After our taxi driver eventually worked out where we wanted to go we were dropped off 35 minutes later in a barren looking, dusty orange car park behind a row of beach shacks-cum-restaurants that lead down to the beach. Eager to cash in on the return journey to Nha Trang, our driver agreed to wait for us whilst we were there.
We were planning a sunbathe and a swim followed by a seafood dinner in the beach restaurants we’d read about, so we told him we’d be about three hours or so, then made our way down through the shacks and onto the beach, ready to experience the undiscovered beauty that is Bai Dai.
So what was it like?
Well yes it’s hidden and yes it sure is naturally beautiful.
But it’s also a bit of a dump. Sorry. But despite how it looks in the pictures, it is.
It’s undeniably local, but unfortunately that also means there’s litter strewn across the lovely white sand. The only thing I couldn’t work out was whether it was washed up from the sea or blown from the makeshift rubbish tip that lies at the north end of the beach. Either way, it’s the sort of thing that would probably be cleaned up were this a ‘tourist’ beach.
Not willing to be put off by a spot of litter, we made our way south along the beach to a quieter spot of sand where we laid down our beach towels and settled for a sunbathe.
Moments later we heard a pounding on the sand, and the sound was getting closer.
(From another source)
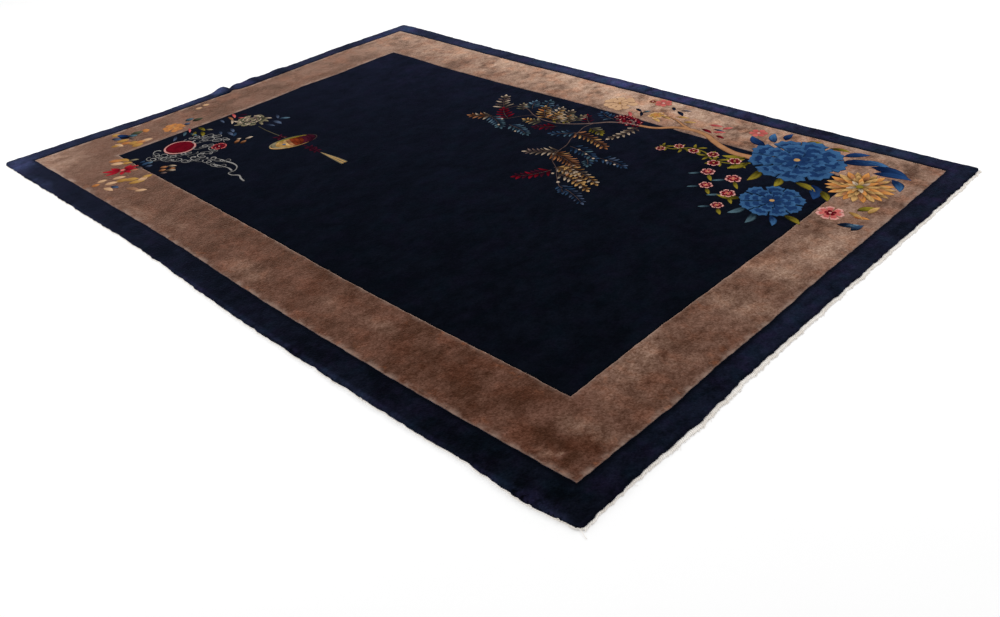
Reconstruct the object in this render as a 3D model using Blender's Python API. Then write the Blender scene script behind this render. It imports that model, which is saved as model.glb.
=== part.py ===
# Peking rug, lying flat: a thick wool pile with carved border lines, overcast cotton selvedges
# along both long edges, and short cotton warp ends, turned into a narrow web, at both short ends.
# Metres, +Z up. The origin is at the middle of the underside, and +X runs along the rug's length.

import math

import bmesh
import bpy
import numpy as np

# Sizes of the pile
HALF_LENGTH = 1.721
HALF_WIDTH = 1.220
PILE_HEIGHT = 0.012  # knotted foundation and wool pile together
CORNER_RADIUS = 0.018
RIM_RADIUS = 0.003  # the brushed top edge of the pile
CORNER_CELL = 0.030

# Carved lines, as rectangles: where the dark outer band meets the tan band, and where that
# meets the dark field
OUTER_LINE = {"left": -1.638, "right": 1.636, "near": -1.112, "far": 1.124}
INNER_LINE = {"left": -1.366, "right": 1.392, "near": -0.848, "far": 0.850}
CARVING_WIDTH = 0.010
CARVING_DEPTH = 0.003

# Knot rows are never quite straight: each line's drift in millimetres, +Y or +X
LONG_LINES = ("near edge", "near outer", "near inner", "far inner", "far outer", "far edge")
DRIFT_ALONG_X = (
    ("x", "near edge", "near outer", "near inner", "far inner", "far outer", "far edge"),
    (-1.50, 1, -4, 8, 1, 9, 13),
    (-1.20, 7, 1, 8, 1, 10, 5),
    (-0.90, 8, 3, 9, -9, -2, -3),
    (-0.60, 14, 9, 9, -10, -5, -5),
    (-0.30, 10, 6, 5, -1, 1, 0),
    (0.00, -2, -3, -1, 10, 0, 1),
    (0.30, -10, -9, -5, 9, 0, -2),
    (0.60, -9, -8, -7, 5, -2, -1),
    (0.90, -7, -6, -2, 3, -7, -5),
    (1.20, -2, 2, 5, 0, -3, -9),
    (1.50, 4, 7, 5, 0, 6, -2),
    (1.72, 11, 9, 5, 0, 6, 3),
)
SHORT_LINES = ("left edge", "left outer", "left inner", "right inner", "right outer", "right edge")
DRIFT_ALONG_Y = (
    ("y", "left edge", "left outer", "left inner", "right inner", "right outer", "right edge"),
    (-1.20, -29, -16, 4, 2, -3, 2),
    (-0.95, -16, -13, 4, 2, -4, 2),
    (-0.70, 2, -1, 8, -2, 0, 3),
    (-0.45, 20, 2, 14, -4, 2, 0),
    (-0.20, 18, 10, 16, -2, 1, -2),
    (0.05, 8, 12, 8, 1, -2, -1),
    (0.20, 4, 6, -4, 3, -2, 1),
    (0.45, 0, -6, 3, 2, 1, 2),
    (0.70, -10, -12, -6, 0, 3, 6),
    (0.95, -6, -5, -4, -1, 2, 5),
    (1.20, -2, -2, -2, 0, 0, 5),
)

# Puckers that lift the left end off the floor: place along Y, height, and reach to the near
# side, to the far side and into the rug
PUCKERS = (
    ("y", "height", "near", "far", "reach"),
    (-0.062, 0.016, 0.095, 0.032, 0.080),
    (0.105, 0.007, 0.070, 0.060, 0.080),
    (0.285, 0.005, 0.090, 0.070, 0.080),
)
PUCKER_ROWS = 4  # rows of points on each flank of a pucker

# The pile's top swells and sinks a little: height, and wavelength along X and Y
SWELLS = (
    ("height", "x wave", "y wave", "phase"),
    (0.0006, 0.92, 1.31, 0.4),
    (0.0004, 0.57, 0.73, 2.1),
)

# Edge pieces
SEAM_GAP = 0.0003
SELVEDGE_DIAMETER = 0.004
SELVEDGE_END = 0.016  # how far short of the pile's corner it stops
WEB_WIDTH = 0.008  # the woven root of the warp ends
WEB_THICKNESS = 0.003
WEB_END = 0.006
LOCKS_PER_END = 140
LOCK_LENGTH = 0.006
LOCK_ROOT_SHARE = 0.62  # of a lock's pitch
LOCK_TIP_SHARE = 0.44
LOCK_SLANT = 0.004

NAVY_WOOL = (0.006, 0.008, 0.022, 1.0)
IVORY_COTTON = (0.76, 0.73, 0.65, 1.0)


def rows_of(table):
    names = table[0]
    return [dict(zip(names, row)) for row in table[1:]]


def drift(table, line, station):
    rows = rows_of(table)
    key = table[0][0]
    millimetres = np.interp(station, [row[key] for row in rows], [row[line] for row in rows])
    return float(millimetres) / 1000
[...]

We looked up to see two small, straggly dogs come bounding out of one of the shacks and start playing in the sand just a couple of metres away.
I’m not a fan of dogs, even less so when their disturbing my peaceful sunbathe. But it was no big deal. Just a momentary interruption.
So we ignored the dogs and got back to the sunbathing. We’d just about closed our eyes again when next a huge (albeit malnourished) Alsatian came sprinting towards the other dogs, launching itself into a full on attack.
Biting, wrestling, gauging, mauling, growling and screeching ensued – and it wasn’t pleasant.
The fighting dogs could’ve belonged to the shacks, to other local beach-goers, they could’ve been strays, but no one came out to split them up. No one called over to stop it. And there was no way I was going to go near the gnarling, potentially rabid beasts myself. So all we could do was sit and watch as a gruesome mauling took place before our eyes.
Ah, local bliss.
It was horrible to witness and we genuinely feared for the smaller dogs’ lives (and didn’t feel totally safe ourselves), but eventually they wriggled free from the Alsatian and fled into the water.
We’d seen quite enough, and fled to find somewhere new.
As we strolled Bai Dai looking for another place to catch some rays it soon became apparent that these weren’t the only dogs on the beach. Lying on the restaurant chairs, swimming in the sea, running across the sand, there were loads of them… and they absolutely stunk. You could smell their stench from a good few metres away.
Between the dogs, the litter and the flies (probably attracted by a combination of smelly dogs and scattered rubbish) we didn’t really find any other areas of the beach that appealed to us.
Would we be struggling to find a safer, cleaner area were this place more geared towards tourists? Probably not.
We were off the beaten track, but it’s fair to say it wasn’t really enjoyable.
So we left.
Yep, we headed back up to the car park two hours earlier than planned, found our taxi driver and made our way back to Nha Trang.
Our attempt at ‘doing it like a local’ wasn’t all it was cracked up to be.
And what of the gorgeous seafood dinner we were so looking forward to? Well, given our surroundings and the fact a brutal dog fight was still fresh in our minds, we’d kind of lost our appetite.
We did later eat in a restaurant back in ‘touristy’ Nha Trang though. And it was bloody fantastic.
Now don’t get me wrong, getting out to the places less travelled is often the most rewarding thing you can do. In fact, some of the other more local experiences we had in Vietnam were by far some of the best.
And I’m not for one moment saying you shouldn’t try Bai Dai. As a beach alone it’s beautiful.
But it’s worth remembering – especially in developing countries – that sometimes, just sometimes, off the beaten track isn’t always best.